WORK INSTRUCTIONS – Below is a listing; restate from it, character for character, the lines beginning at the line holding "Keep writing the Blender" and ending at the line holding "edge_index = np.array([vertex.index", both included.

PROVIDED INFORMATION –

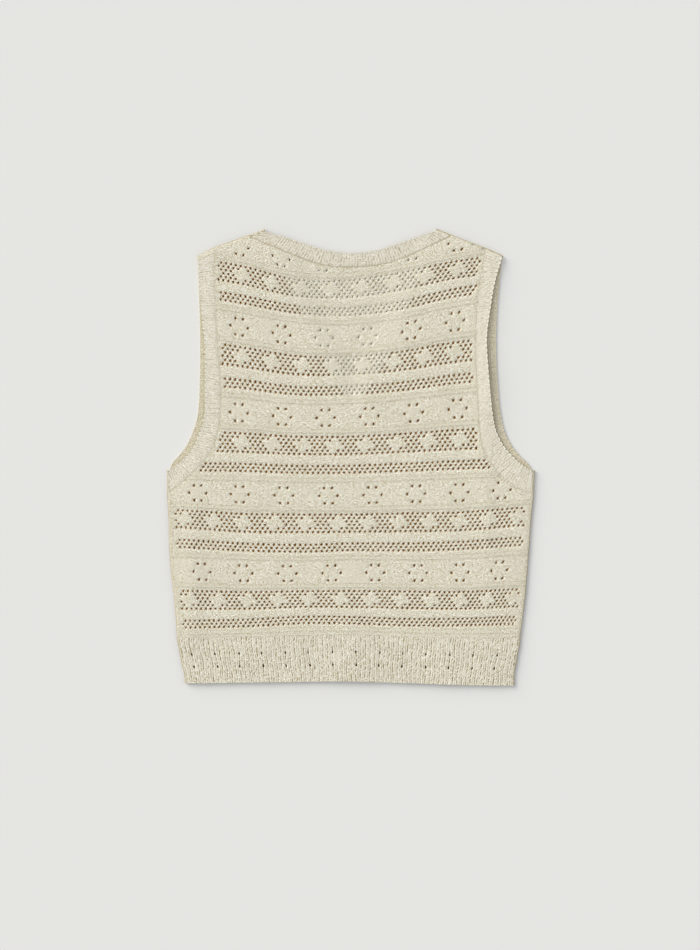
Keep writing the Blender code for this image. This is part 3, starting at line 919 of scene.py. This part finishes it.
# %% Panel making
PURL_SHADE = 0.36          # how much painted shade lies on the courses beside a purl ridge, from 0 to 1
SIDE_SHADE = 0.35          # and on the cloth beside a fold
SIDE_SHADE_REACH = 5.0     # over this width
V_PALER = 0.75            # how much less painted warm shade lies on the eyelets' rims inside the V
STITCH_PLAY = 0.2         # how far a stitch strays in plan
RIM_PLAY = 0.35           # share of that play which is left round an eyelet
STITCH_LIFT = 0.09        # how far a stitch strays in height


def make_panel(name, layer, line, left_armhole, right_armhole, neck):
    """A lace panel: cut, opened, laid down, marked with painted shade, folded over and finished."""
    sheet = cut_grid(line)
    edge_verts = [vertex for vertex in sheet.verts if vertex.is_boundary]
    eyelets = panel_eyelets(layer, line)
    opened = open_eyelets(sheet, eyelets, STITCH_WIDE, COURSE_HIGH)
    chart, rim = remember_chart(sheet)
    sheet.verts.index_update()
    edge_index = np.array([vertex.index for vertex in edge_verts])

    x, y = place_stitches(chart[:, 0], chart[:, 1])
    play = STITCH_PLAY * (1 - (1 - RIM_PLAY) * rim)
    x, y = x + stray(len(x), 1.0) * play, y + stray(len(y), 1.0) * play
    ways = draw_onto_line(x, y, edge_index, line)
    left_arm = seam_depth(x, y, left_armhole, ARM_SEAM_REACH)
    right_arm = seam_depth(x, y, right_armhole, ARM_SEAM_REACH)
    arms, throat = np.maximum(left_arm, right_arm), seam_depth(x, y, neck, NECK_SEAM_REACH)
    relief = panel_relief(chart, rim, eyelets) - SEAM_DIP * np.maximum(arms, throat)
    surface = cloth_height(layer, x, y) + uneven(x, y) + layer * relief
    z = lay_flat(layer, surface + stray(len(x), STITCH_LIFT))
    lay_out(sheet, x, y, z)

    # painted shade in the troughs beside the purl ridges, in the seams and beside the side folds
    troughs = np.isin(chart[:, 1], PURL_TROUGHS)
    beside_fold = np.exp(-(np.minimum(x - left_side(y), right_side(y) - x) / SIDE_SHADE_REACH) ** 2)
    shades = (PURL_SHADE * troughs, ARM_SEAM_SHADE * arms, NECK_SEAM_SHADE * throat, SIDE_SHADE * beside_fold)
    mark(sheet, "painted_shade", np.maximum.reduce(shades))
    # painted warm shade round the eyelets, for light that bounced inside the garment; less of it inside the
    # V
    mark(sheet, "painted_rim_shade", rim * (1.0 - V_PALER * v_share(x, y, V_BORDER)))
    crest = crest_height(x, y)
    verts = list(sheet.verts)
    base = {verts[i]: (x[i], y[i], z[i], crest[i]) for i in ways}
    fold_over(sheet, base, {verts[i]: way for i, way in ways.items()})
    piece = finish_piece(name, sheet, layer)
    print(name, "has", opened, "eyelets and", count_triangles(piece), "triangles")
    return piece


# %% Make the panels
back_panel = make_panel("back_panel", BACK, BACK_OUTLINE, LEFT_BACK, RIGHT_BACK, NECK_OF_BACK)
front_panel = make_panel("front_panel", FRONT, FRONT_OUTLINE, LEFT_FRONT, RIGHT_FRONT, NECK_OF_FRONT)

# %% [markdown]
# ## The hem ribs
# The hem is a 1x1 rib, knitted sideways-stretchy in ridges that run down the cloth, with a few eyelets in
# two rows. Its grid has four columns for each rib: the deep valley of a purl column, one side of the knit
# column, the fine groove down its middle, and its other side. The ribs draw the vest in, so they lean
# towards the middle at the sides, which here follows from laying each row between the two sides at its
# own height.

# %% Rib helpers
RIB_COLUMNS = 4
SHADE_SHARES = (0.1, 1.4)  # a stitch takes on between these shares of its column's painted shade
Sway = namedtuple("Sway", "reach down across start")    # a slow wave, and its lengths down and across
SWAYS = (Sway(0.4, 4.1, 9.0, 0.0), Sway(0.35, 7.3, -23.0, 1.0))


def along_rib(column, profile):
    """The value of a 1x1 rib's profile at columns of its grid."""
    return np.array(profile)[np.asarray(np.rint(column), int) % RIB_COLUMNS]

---

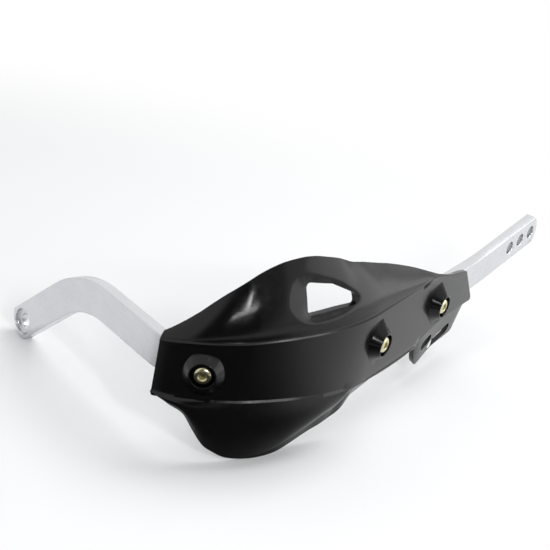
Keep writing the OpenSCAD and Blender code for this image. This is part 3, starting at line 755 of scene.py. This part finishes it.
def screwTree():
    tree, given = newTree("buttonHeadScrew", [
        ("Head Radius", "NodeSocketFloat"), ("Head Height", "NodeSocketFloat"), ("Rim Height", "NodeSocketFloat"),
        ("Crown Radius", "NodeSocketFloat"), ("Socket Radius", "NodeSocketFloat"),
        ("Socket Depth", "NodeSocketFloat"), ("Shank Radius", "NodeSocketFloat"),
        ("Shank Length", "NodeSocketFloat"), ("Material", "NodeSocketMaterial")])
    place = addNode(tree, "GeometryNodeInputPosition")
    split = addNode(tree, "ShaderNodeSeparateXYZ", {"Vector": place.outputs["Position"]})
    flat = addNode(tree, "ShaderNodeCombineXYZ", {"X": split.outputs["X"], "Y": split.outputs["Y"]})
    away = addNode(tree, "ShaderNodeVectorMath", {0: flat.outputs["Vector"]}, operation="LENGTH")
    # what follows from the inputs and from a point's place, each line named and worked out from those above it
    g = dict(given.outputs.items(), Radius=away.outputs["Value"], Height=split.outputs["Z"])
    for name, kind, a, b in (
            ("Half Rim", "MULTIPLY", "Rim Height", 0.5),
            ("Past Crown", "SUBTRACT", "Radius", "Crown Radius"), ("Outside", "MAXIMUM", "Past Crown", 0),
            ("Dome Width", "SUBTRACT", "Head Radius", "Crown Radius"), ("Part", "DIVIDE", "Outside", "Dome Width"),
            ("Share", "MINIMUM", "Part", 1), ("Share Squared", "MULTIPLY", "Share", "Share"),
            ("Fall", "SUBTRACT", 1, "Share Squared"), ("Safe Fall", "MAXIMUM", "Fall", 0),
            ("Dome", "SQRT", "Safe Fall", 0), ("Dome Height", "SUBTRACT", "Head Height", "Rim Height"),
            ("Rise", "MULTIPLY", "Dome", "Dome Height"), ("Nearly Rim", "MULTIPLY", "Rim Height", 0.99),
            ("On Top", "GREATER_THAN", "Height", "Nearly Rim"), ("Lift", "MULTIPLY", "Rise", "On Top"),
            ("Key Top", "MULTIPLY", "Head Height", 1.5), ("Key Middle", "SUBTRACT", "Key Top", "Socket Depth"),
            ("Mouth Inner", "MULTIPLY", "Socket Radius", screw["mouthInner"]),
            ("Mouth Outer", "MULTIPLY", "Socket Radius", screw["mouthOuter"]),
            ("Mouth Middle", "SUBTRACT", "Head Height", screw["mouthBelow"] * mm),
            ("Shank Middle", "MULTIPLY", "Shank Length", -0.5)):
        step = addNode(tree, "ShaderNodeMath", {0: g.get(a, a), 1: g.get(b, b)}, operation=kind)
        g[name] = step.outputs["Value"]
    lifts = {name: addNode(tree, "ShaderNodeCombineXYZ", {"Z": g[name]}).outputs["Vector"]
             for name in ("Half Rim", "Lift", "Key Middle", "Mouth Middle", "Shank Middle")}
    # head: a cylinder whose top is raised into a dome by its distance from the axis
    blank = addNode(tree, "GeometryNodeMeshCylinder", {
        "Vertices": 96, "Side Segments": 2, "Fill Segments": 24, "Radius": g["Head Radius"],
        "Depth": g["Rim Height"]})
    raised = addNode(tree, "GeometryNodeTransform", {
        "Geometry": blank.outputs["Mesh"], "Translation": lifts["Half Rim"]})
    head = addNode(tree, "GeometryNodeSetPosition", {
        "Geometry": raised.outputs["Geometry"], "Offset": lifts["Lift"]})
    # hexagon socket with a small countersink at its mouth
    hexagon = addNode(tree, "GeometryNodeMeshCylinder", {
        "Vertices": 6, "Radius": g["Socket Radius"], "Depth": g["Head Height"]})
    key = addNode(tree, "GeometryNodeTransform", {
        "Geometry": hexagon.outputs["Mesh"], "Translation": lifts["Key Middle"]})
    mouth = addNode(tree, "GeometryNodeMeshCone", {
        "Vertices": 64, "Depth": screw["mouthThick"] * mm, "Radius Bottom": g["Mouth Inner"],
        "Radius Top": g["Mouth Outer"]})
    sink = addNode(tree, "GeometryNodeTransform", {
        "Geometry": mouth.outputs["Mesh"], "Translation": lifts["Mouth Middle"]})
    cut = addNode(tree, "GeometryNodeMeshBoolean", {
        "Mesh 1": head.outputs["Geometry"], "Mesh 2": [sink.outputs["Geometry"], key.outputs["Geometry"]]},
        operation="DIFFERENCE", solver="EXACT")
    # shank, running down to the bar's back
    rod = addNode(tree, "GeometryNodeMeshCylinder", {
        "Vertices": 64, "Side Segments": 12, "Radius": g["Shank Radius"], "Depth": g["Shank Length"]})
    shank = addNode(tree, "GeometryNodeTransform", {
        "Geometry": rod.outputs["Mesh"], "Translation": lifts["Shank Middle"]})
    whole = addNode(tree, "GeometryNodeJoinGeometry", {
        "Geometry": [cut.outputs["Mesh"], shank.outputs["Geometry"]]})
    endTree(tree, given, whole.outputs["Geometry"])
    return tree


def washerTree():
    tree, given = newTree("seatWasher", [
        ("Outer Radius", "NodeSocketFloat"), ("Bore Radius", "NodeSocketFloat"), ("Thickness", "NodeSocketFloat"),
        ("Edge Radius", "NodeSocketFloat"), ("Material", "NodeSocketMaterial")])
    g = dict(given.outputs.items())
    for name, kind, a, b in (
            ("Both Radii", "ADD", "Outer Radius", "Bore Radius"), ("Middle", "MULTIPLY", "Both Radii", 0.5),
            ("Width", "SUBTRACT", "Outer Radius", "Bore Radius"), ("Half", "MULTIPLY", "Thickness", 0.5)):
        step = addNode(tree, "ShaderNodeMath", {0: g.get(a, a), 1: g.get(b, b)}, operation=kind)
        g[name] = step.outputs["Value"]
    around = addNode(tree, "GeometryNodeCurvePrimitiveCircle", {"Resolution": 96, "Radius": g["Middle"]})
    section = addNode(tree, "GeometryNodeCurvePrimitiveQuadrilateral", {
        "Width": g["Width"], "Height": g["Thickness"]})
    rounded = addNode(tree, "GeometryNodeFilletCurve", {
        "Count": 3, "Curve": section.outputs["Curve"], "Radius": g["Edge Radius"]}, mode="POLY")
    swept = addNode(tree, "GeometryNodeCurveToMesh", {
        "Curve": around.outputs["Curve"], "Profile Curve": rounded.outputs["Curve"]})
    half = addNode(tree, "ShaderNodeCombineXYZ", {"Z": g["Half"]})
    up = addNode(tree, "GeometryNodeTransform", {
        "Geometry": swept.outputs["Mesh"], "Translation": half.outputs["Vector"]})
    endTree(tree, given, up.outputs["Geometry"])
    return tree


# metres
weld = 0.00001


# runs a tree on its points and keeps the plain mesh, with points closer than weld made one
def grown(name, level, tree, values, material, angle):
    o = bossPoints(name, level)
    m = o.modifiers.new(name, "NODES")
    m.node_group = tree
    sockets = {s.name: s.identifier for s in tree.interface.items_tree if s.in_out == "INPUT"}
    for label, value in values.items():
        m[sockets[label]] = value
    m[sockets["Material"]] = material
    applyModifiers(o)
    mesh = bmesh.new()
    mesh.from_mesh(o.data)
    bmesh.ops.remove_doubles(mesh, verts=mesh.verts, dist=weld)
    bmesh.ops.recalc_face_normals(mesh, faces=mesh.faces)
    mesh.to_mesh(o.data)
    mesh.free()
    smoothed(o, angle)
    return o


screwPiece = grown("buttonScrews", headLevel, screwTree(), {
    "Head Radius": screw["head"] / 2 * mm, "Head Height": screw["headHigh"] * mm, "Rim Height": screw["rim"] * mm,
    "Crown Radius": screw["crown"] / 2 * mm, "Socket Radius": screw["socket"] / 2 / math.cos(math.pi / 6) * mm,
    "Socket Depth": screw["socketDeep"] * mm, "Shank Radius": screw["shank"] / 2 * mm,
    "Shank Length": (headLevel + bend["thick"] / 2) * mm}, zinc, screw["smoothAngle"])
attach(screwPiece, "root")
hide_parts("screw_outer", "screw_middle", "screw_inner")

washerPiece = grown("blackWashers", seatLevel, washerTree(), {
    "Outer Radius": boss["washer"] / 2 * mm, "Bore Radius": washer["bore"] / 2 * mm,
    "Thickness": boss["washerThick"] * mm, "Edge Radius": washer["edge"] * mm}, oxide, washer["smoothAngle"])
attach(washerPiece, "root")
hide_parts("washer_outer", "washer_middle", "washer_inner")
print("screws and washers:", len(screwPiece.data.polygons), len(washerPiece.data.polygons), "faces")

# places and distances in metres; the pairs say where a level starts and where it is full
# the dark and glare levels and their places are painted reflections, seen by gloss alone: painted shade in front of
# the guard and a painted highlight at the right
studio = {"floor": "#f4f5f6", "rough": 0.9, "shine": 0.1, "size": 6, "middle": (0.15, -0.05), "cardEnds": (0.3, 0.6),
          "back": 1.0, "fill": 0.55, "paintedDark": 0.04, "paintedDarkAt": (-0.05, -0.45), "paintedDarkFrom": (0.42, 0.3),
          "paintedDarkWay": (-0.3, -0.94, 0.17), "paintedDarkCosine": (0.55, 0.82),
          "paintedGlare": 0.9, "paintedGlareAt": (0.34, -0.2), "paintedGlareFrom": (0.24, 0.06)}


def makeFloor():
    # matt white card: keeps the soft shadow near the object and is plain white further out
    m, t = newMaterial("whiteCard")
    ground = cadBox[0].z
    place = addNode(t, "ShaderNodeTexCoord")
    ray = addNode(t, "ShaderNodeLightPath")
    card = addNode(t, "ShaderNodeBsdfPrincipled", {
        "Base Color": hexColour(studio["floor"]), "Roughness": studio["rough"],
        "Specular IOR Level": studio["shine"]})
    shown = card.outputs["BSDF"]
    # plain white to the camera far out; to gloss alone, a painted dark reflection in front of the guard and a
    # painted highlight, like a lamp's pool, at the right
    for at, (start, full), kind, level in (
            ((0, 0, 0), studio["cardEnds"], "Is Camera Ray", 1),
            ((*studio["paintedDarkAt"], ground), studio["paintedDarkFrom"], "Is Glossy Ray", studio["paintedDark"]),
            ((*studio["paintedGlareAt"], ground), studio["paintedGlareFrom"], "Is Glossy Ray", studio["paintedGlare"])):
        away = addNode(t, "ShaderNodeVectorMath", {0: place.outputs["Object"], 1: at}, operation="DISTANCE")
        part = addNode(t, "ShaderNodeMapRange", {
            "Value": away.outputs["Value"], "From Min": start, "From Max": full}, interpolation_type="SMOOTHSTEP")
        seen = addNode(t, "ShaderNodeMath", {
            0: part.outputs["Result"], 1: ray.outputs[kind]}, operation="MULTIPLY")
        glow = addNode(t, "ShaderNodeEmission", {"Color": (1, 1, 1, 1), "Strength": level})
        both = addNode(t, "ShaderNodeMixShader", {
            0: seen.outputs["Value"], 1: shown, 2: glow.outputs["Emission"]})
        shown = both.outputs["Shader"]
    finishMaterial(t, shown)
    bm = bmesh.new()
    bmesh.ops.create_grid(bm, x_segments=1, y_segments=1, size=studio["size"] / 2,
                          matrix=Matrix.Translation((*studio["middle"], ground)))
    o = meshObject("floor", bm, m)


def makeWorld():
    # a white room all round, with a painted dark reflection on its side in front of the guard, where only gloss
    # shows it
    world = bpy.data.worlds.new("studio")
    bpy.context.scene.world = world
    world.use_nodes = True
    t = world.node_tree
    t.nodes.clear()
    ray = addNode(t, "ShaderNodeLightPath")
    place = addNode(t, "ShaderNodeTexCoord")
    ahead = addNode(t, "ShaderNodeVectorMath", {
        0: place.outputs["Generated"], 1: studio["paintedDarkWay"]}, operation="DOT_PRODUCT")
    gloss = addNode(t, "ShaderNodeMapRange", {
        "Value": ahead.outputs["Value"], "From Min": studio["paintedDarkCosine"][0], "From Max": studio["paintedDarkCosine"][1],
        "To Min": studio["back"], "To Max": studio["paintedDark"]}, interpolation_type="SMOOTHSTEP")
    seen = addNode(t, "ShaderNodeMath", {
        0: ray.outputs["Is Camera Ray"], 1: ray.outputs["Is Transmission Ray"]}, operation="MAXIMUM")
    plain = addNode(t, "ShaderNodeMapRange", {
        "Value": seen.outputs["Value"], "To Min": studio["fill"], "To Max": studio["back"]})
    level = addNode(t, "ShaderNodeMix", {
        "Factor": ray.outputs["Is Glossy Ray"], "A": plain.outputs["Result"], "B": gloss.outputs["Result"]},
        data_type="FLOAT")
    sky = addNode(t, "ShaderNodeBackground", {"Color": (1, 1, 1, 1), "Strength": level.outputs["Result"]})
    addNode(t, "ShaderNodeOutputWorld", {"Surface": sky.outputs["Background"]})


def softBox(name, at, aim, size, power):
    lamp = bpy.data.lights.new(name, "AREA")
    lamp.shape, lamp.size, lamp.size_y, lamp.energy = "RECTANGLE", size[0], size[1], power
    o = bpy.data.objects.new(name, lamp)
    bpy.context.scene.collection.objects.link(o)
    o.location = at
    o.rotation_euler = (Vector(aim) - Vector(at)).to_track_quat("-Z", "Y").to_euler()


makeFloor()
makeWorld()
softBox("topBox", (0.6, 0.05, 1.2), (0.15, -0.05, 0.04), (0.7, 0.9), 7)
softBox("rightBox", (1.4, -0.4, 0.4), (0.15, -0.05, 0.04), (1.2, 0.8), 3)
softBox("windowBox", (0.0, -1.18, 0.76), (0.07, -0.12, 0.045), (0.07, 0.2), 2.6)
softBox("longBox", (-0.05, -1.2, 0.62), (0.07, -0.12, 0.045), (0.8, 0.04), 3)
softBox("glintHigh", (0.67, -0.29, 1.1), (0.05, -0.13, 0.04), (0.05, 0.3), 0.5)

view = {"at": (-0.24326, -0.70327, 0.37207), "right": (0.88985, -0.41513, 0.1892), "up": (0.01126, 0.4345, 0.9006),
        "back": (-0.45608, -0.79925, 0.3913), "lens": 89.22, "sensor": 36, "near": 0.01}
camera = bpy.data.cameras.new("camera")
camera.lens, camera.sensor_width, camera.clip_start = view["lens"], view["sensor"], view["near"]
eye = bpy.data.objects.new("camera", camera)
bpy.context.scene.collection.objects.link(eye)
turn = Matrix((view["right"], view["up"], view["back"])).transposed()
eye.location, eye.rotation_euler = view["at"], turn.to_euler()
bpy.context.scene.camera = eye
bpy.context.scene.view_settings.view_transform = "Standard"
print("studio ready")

EXERCISE OUTPUT –
Keep writing the Blender code for this image. This is part 3, starting at line 919 of scene.py. This part finishes it.
# %% Panel making
PURL_SHADE = 0.36          # how much painted shade lies on the courses beside a purl ridge, from 0 to 1
SIDE_SHADE = 0.35          # and on the cloth beside a fold
SIDE_SHADE_REACH = 5.0     # over this width
V_PALER = 0.75            # how much less painted warm shade lies on the eyelets' rims inside the V
STITCH_PLAY = 0.2         # how far a stitch strays in plan
RIM_PLAY = 0.35           # share of that play which is left round an eyelet
STITCH_LIFT = 0.09        # how far a stitch strays in height


def make_panel(name, layer, line, left_armhole, right_armhole, neck):
    """A lace panel: cut, opened, laid down, marked with painted shade, folded over and finished."""
    sheet = cut_grid(line)
    edge_verts = [vertex for vertex in sheet.verts if vertex.is_boundary]
    eyelets = panel_eyelets(layer, line)
    opened = open_eyelets(sheet, eyelets, STITCH_WIDE, COURSE_HIGH)
    chart, rim = remember_chart(sheet)
    sheet.verts.index_update()
    edge_index = np.array([vertex.index for vertex in edge_verts])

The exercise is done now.